Ah, da ist schon die nächste Frage:

2) Zeilen per Hotkey verschieben

In Eclipse halte ich die ALT Taste gedrückt, und kann dann mit den Cursortasten die aktuelle Zeile verschieben. Das tolle ist, sie wird auch gleich entsprechend eingerückt.

Wie geht das in Netbeans?!

*gelöst --> ALT+SHIFT+Cursor*

3) Zeile per Hotkey löschen

Geht in Eclipse mit STRG+D ... 
Wie ist das in Netbeans?

*gelöst --> STRG+E*

4) Hotkey der Hotkeys anzeigt

In Eclipse gibts nen Hotkey, der einem alle Hotkeys anzeigt... Man muss sich also für's erste nur einen Hotkey merken. Gibts das in Netbeans auch? Oder muss ich mir die Seite in der Anleitung/im Wiki bookmarken (die ich übrigens noch nicht gefunden habe)?!

*gelöst --> Glaub nicht dass es das gibt. Aber im Menü unter Tools -> Options -> Keymap findet man so einiges... Aber auch hier gibts ne große Liste: http://wiki.netbeans.org/KeymapProfileFor60
"Keymap"... da kann ich ja lange bei google nach hotkey suchen wenn die das keymap nennen ;-)*

- Alex


----------



## ps (9. Nov 2008)

tuxedo hat gesagt.:
			
		

> In Eclipse tippe ich "syso" und ergänze mit STRG+Space (code completion) zu "sysout", welches dank Codetemplate dann zu "System.out.println();" wird.

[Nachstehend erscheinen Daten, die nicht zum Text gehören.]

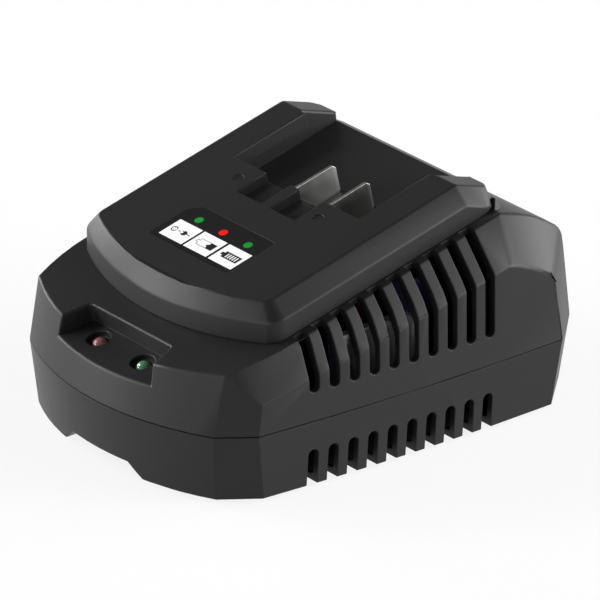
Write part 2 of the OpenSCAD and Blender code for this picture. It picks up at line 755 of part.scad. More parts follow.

Options -> Editor -> Code Templates

Templates werden per Default mit <TAB> expandiert. (zB. sout<tab>, fori<tab>, dowhile<tab>, etc)


----------



## tuxedo (10. Nov 2008)

Prima. Lass mich raten, die Sache mit <Tab> kann ich wieder in den Keymap umstellen?

- Alex


----------



## ps (10. Nov 2008)

tuxedo hat gesagt.:
			
		

> Prima. Lass mich raten, die Sache mit <Tab> kann ich wieder in den Keymap umstellen?



Normalerweise kannst du das im selben Fenster umstellen (Code Templates). Ich habe hier allerdings schon seit Monaten die 6.5er... bin mir nicht sicher wie das bei 6.1 ist.


----------



## tuxedo (10. Nov 2008)

Hab auch 6.5 RC ... Frei wählen kann ich aber nicht. Hab 4 Optionen zur Auswahl. Naja, wenigstens was.

Soweit mal danke für den Tipp.

- Alex


----------